Following the collapse of the Serb Guard, Vuk’s coat started to moult and his wild nature grew tamer. His war fantasies subsided, and he turned against those who were seriously putting into practice what he himself had propagated but was no longer able to practise. Bigger beasts had taken over, and war had come to Bosnia too, the worst in its bloody history, truly in the spirit of his belligerent earlier metaphor that he would cut off the hands of those Muslims who carried flags other than Serb ones. Vuk helped Milošević most when he thought he was working against him and resisting him, accusing him of having stolen his own ideas and programmes, because he believed that he alone was predestined for the role of supreme nationalist and warrior. But his opponent outdid him in everything. Moreover, he had behind him workers, peasants and the middle class, left and right, the intellectuals, the Serbian Academy of Arts and Science, the Writers’ Association, the Church, etc.

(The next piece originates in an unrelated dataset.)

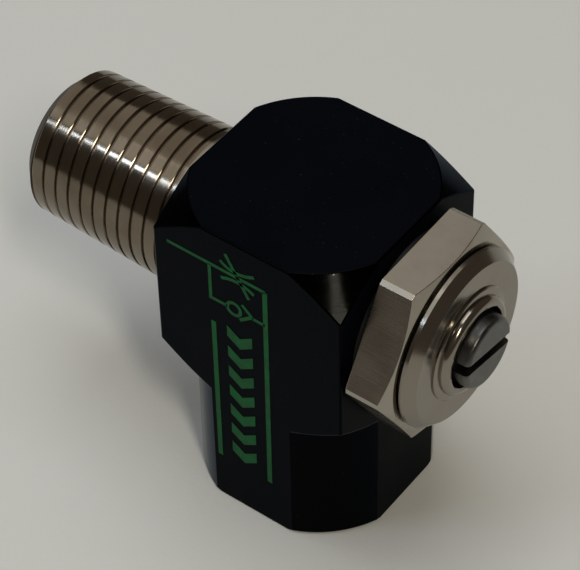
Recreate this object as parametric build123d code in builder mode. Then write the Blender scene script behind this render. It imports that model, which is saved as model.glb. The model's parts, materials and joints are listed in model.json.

Vuk retained a few disgruntled individuals, utterly disoriented people drawn from the Chetnik den, ‘super-heroes’ bedecked with all kinds of medals, and a small number of high-school students who fell for his Bohemian image and his sometimes wild and at other times neatly trimmed beard, which at the symbolic level made him look alternately manly, in mourning for Serbia’s decay, a follower of Christ, an artist, and lastly a Chetnik.